I know I’m giving all these illustrations to make the point that it’s absolutely useless to rely on history or time to solve problems. But so what would be the solution here? To this frantic compulsory chase of the next moment? Well, in order to escape history, one has to create a diversion from it. That is the only way. That is to say, one has to live in such a way as to use one’s available energy to something other than this thing called time. And most people never do. They never really get access to that enormous reservoir of psychic energy, which comes about through not protecting one’s self anymore from the next moment. When you drop out of time completely.

Now, a “sensible” or “practical” person might say, that that is a very unpractical thing to do. Well of course. What do you mean by practical? Well it obviously means it has some purpose, which starts sounding again, like this thing called the next moment. But true practicality is not what one does tomorrow, but what they do now. And since it’s the only true time there is, it’s highly practical to live in that state.
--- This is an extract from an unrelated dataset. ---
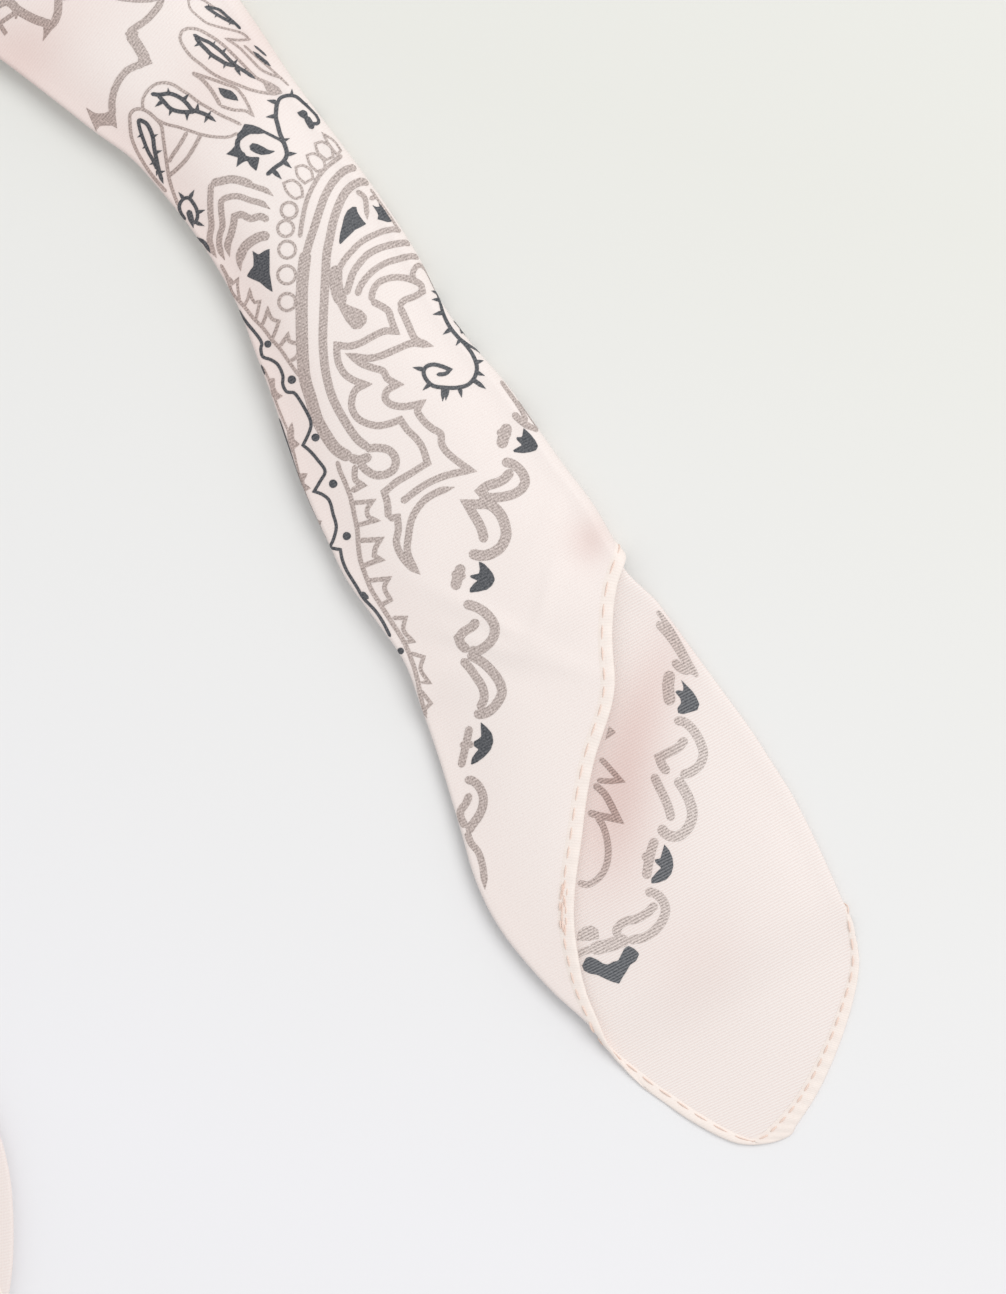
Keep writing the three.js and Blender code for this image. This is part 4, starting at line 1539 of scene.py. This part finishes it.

What I’m trying to say, at the end of the day, is that the only possible chance of not destroying ourselves completely in the process of getting into the future, is by stopping the future altogether.

L.

P.S. As is courtesy of Watts, I tend to exaggerate in my writings, which is the main reason why I keep telling people “don’t take this thing too seriously”. Yes, the goal is to make a point, and get people out of their normal ruts and into thinking. But if it comes with the price of anxiety, then I have failed in certain aspects. Always, always, always, keep the game aspect of the universe in mind. It is a play. So don’t take your role in dead earnest. After all, it is only a temporary role anyway.